Texte de Magali Reghezza-Zitt suite à l'attribution du Prix à Marie Bonte
Bonjour à tous et toutes,
J’ai été particulièrement touchée et honorée lorsque Maie Gérardot m’a sollicitée pour devenir marraine de ce prix. Je tenais à saluer le travail des organisateurs et de tous ceux et celles qui le rendent possible. Continuer sans relâche à parler de géographie est indispensable pour faire la connaître et rappeler sa diversité, mais aussi sa contribution au débat démocratique et à l’action publiques. Loin des caricatures et des a priori, la vitalité de la recherche en géographie est insuffisamment reconnue, tout comme d’ailleurs ses évolutions rapides, qu’on parle de ses méthodes, ses objets, ses pratiques ou son internationalisation.
Rapprocher livre et géographie est devenu de plus en plus difficile. Les éditeurs universitaires se font rares, les ouvrages n’étant pas rentables du fait de leur faible tirage. Le format livre n’est plus forcément pertinent. D’une part parce que la recherche se pratique aujourd’hui sur la base d’articles revus par les pairs. On peut critiquer, regretter ou déplorer, ne pas publier en anglais et en open access fait que nos travaux sont moins accessibles, donc moins connus. D’autre part, parce que la mise en ligne des thèses est un moyen rapide et fiable de les diffuser.
Mais alors pourquoi écrire encore des livres ? Et surtout pour qui ?
La réponse se trouve dans l’intitulé du prix : lycéens et étudiants. Engager des jeunes dans une démarche de lecture, à l’heure où la désinformation et les attaques contre les chercheurs taxés de militantisme crée une défiance forte vis-à-vis de la science, est la plus belle réponse pour renouveler le pacte qui lie les scientifiques et la société.

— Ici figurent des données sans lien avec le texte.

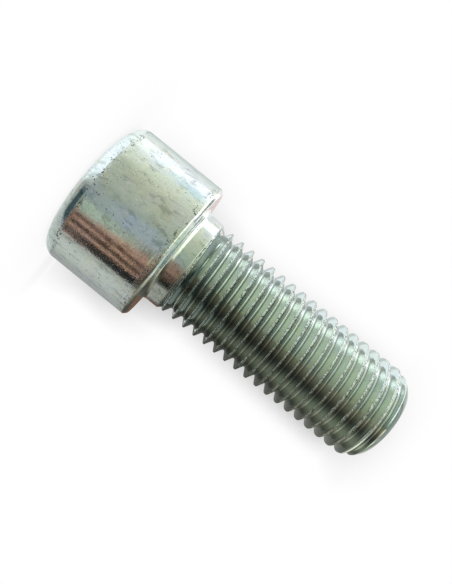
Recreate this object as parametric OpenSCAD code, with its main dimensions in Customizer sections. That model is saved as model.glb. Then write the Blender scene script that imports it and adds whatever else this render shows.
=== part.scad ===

L’objet livre associé à la démarche d’un chercheur préalablement validée par ses pairs garantit de la solidité de ce qui est écrit. Charge au chercheur de pratiquer l’éthique de sa discipline et de veiller à distinguer les faits pour lesquels il a administré la preuve, et l’opinion, y compris la sienne. Charge aussi à lui de se prémunir de tout argument d’autorité.
Cette traduction de nos travaux de recherche demande de réfléchir à l’écriture. Comment rendre accessible le savoir et la connaissance, mais aussi et surtout les questionnements, les démarches pour administrer la preuve, les conclusions qu’on en tire, pour susciter les questions et la réflexion ? L’écriture scientifique n’est pas celle du livre et la vulgarisation n’est pas un gros mot ou une insulte. Mettre le savoir à portée du plus grand nombre, être des médiateurs, transmettre, traduire parfois, fait partie de nos missions. C’est même un engagement à part entière. L’un des plus beaux.
Je conclurai sur la lauréate de ce prix. Marie fait partie de cette relève scientifique à laquelle nos communautés ne donnent pas assez la parole. C’est pourtant ces nouvelles générations qui font vivre la discipline. C’est eux qui portent aujourd’hui son avenir. Je suis profondément convaincue que notre société, voire nos communautés de recherche, ne mesurent pas la richesse, l’énergie, la qualité, la pertinence du travail accompli par ces « jeunes » chercheurs et chercheuses et la chance que nous avons tous d’avoir ces relèves, trop peu reconnues, qui peinent à trouver un poste et des financements. En primant l’ouvrage de Marie, c’est non seulement une juste récompense, pour un travail qui fait honneur à notre discipline et qui la montre sous son meilleur jour, mais c’est aussi la reconnaissance de tous celles et ceux qui font vivre la géographie. Qu’ils en soient remerciés.